Start

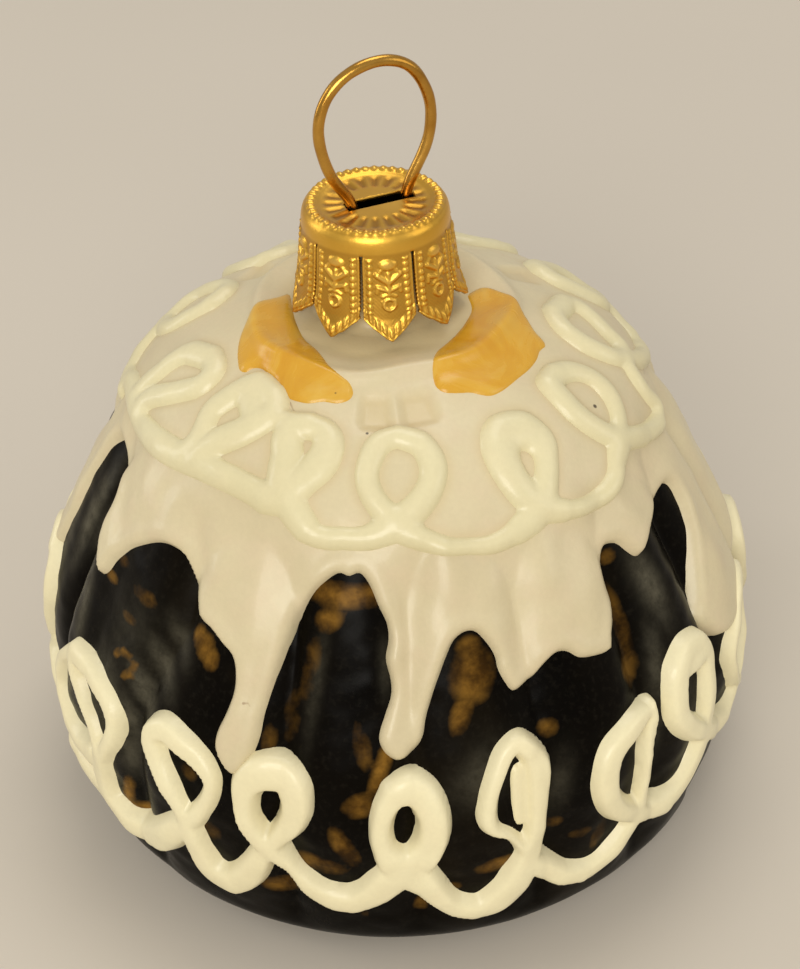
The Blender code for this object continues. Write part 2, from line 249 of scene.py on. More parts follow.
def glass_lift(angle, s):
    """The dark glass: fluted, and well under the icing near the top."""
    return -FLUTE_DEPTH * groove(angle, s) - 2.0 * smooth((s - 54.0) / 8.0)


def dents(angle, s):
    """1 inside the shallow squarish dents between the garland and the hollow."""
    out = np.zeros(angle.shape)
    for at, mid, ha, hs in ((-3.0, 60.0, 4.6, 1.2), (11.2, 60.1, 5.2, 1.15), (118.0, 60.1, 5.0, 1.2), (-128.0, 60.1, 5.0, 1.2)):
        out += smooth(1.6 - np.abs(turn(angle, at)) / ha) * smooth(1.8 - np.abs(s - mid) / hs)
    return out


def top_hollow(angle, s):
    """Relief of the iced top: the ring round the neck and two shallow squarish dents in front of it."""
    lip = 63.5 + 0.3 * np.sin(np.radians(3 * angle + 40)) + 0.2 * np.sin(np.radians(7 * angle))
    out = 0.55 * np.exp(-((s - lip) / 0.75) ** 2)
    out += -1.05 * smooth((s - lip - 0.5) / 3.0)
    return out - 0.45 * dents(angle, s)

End

Aim
Using the data above, output each line exactly.

Task result
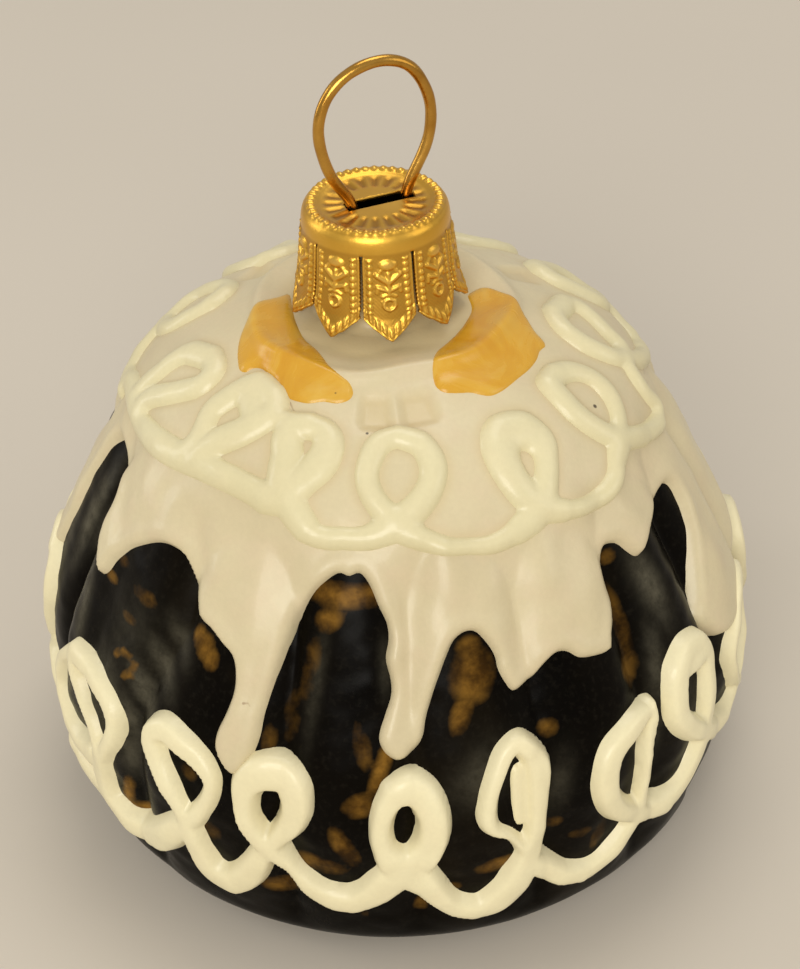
The Blender code for this object continues. Write part 2, from line 249 of scene.py on. More parts follow.
def glass_lift(angle, s):
    """The dark glass: fluted, and well under the icing near the top."""
    return -FLUTE_DEPTH * groove(angle, s) - 2.0 * smooth((s - 54.0) / 8.0)


def dents(angle, s):
    """1 inside the shallow squarish dents between the garland and the hollow."""
    out = np.zeros(angle.shape)
    for at, mid, ha, hs in ((-3.0, 60.0, 4.6, 1.2), (11.2, 60.1, 5.2, 1.15), (118.0, 60.1, 5.0, 1.2), (-128.0, 60.1, 5.0, 1.2)):
        out += smooth(1.6 - np.abs(turn(angle, at)) / ha) * smooth(1.8 - np.abs(s - mid) / hs)
    return out


def top_hollow(angle, s):
    """Relief of the iced top: the ring round the neck and two shallow squarish dents in front of it."""
    lip = 63.5 + 0.3 * np.sin(np.radians(3 * angle + 40)) + 0.2 * np.sin(np.radians(7 * angle))
    out = 0.55 * np.exp(-((s - lip) / 0.75) ** 2)
    out += -1.05 * smooth((s - lip - 0.5) / 3.0)
    return out - 0.45 * dents(angle, s)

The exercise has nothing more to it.